Annex One to the document is entitled, "To Brief Report on Activities of the Foreign Affairs Bureau of the Nazi Party from 1933 to 1943." It is headed, "The Political Preparation of the Military Occupation of Norway During the War Years 1939-1940", and it reads:-

"As previously mentioned, of all political groupings in Scandinavia only 'Nasjonal Samling', led in Norway by the Former Minister of War and Major of the Reserve, Vidkun Quisling, deserved serious political attention. This was a fighting political group, possessed by the idea of a Greater Germanic Community. Naturally, all ruling powers were hostile and attempted to prevent, by any means, its success among the population. The Bureau maintained constant liaison with Quisling and attentively observed the attacks he conducted with tenacious energy on the middle class, which had been taken in tow by the English.

[Page 183]

From the beginning, it appeared probable that without revolutionary events, which would stir the population from their former attitude, no successful progress of 'Nasjonal Samling' was to be expected.
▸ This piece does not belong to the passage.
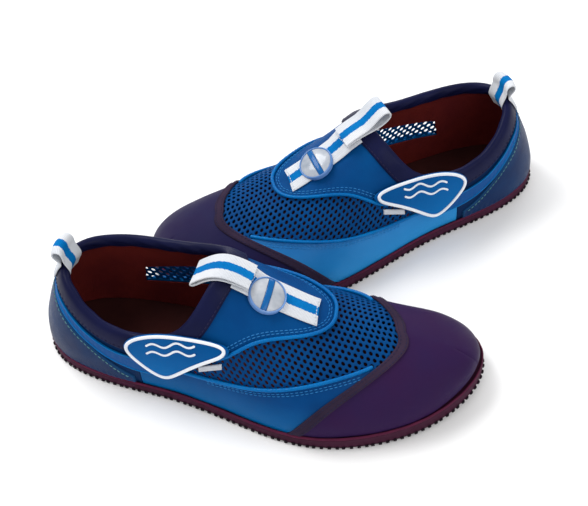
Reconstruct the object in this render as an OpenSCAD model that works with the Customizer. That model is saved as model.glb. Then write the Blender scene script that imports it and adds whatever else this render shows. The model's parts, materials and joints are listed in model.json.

During the winter 1938-1939, Quisling was privately visited by a member of the Bureau.

When the political situation in Europe came to a head in 1939, Quisling made an appearance at the convention of the Nordic Society, in Lubeck, in June. He expounded his conception of the situation, and his apprehensions concerning Norway. He emphatically drew attention to the geopolitically decisive importance of Norway in the Scandinavian area, and to the advantages that would accrue to the power dominating the Norwegian coast, in case of a conflict between the Greater German Reich and Great Britain.

Assuming that his statement would be of special interest to the Marshal of the Reich, Goering, for aero-strategical reasons, Quisling was referred to State Secretary Korner by the Bureau. The Staff Director of the Bureau, handed the Chief of the Reich Chancellery a memorandum for transmission to the Fuehrer."
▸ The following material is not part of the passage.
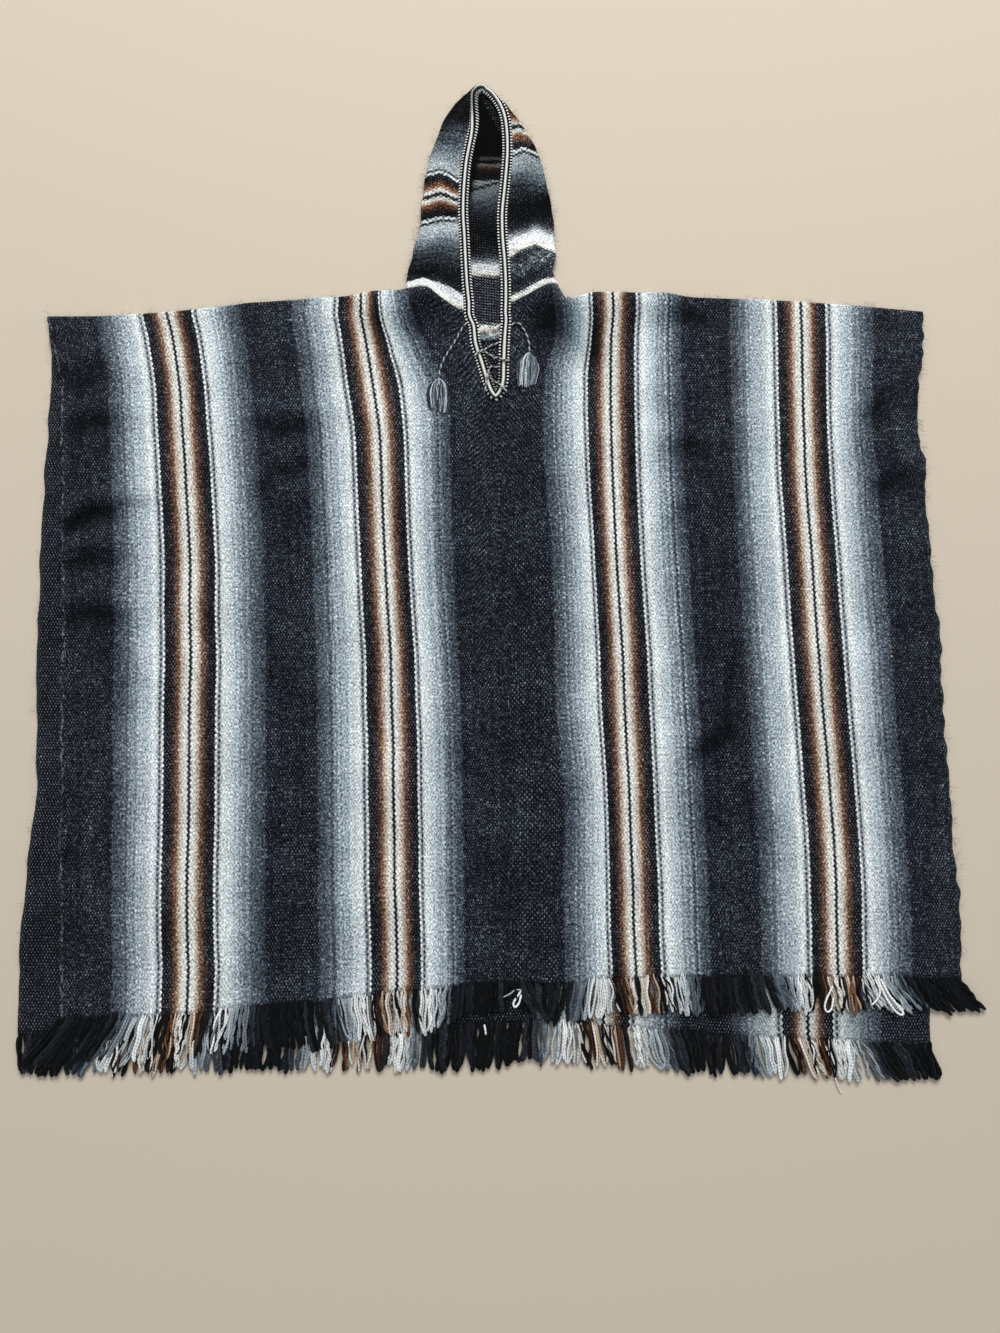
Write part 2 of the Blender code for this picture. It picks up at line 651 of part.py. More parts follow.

In a later part of the document, which I shall read at a later stage of my presentation of the evidence, if I may, the Court will see how Quisling came into contact with Raeder. The prosecution's submission with regard to this document is that it is another illustration of the close interweaving between the political and the military leadership of the Nazi State, of the close link between the professional soldiers and the professional thugs.
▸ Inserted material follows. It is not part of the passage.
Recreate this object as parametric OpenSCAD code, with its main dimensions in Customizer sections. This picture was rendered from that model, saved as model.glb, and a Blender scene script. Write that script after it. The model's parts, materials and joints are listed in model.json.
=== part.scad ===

The defendant Raeder, in his report to Admiral Assmann, admitted his collaboration with, Rosenberg, and I will invite the Court's attention once more to Document C-66, which is Exhibit GB 81. In the page headed "Weser-Ubung," the second paragraph of the Raeder report reads as follows:

"In the further, developments, I was supported by Commander Schreiber, Naval Attache in Oslo, and the M- Chief personally - in conjunction with the Rosenberg Organisation. Thus, we got in touch with Quisling and Hagelin, who came to Berlin in the beginning of December and were taken to the Fuehrer by me-with the approval of Reichsleiter Rosenberg."

I will later draw the attention of the Tribunal to the developments in December.

The details of the manner in which the defendant Raeder did make contact personally with Quisling are not very clear. But I would draw the Court's attention to the Document C-65, which precedes -

THE PRESIDENT: Would you read the end of that paragraph?

MAJOR ELWYN JONES: With your Lordship's permission, I would like to revert to that in a later stage of my unfolding of the evidence.

In the Document C-65, which will be Exhibit GB 85, we have a report of Rosenberg to Raeder, in which the full extent of Quisling's preparedness for treachery and his potential usefulness to the Nazi aggressors was reported and disclosed to the latter.

Paragraph I of that report deals with matters which I have already dealt with, in reading Rosenberg's statement, 007-PS. But if the Court will look at the second paragraph of Exhibit GB 85, C- 65, it reads as follows:

[Page 184]

"The reasons for a coup, on which Quisling made a report, would be provided by the fact that the Storthing" - that is to say the Norwegian Parliament - "had, in defiance of the constitution, passed a resolution, which is to become operative on January 12th, prolonging its own life. Quisling still retains in his capacity as a long-standing officer and a former Minister of War, the closest relations with the Norwegian Army. He showed me the original of a letter which he had received only a short time previously from the Commanding Officer in Narvik, Colonel Sunlo. In this letter, Colonel Sunlo frankly lays emphasis on the fact that if things went on as they were going at present, Norway was finished."

If the Court will turn to the next page of that document, the last two paragraphs, the details of a treacherous plot to overthrow the government of his own country, by the traitor Quisling, in collaboration with the defendant Rosenberg, will be indicated to the Court.

"A plan has been put forward which deals with the possibility of a coup, and which provides for numbers of selected Norwegians to be trained in Germany with all possible speed for such a purpose, being allotted their exact tasks, and provided with experienced and die-hard National Socialists, who are practised in such operations. These trained men should then proceed with all speed to Norway, where details would then require to be further discussed. Some important centres in Oslo would have to be taken over immediately, and at the same time, the German Fleet, together with suitable contingents of the German Army, would go into operation, when summoned specially by the new Norwegian Government, in a specified bay, at the approaches to Oslo. Quisling has no doubts that such a coup, having been carried out with instantaneous success - would immediately bring him the approval of those sections of the Army with which he at present has connections; and thus it goes without saying that he has never discussed a political fight with them.

As far as the King is concerned, he believes that he would respect it as an accomplished fact."

How wrong Quisling was in that anticipation was shown, of course, by subsequent developments.

The last sentence reads:-

"Quisling gives figures of the number of German troops required, which accord with German calculations."

The Tribunal may think that there are no words in the whole vocabulary of abuse sufficiently strong to describe that degree of treachery.

THE PRESIDENT: Is that document dated?

MAJOR ELWYN JONES: That document does not bear a date.

THE PRESIDENT: We will break off now.

(The Tribunal adjourned until 7th December, 1945, at 1000 hours.)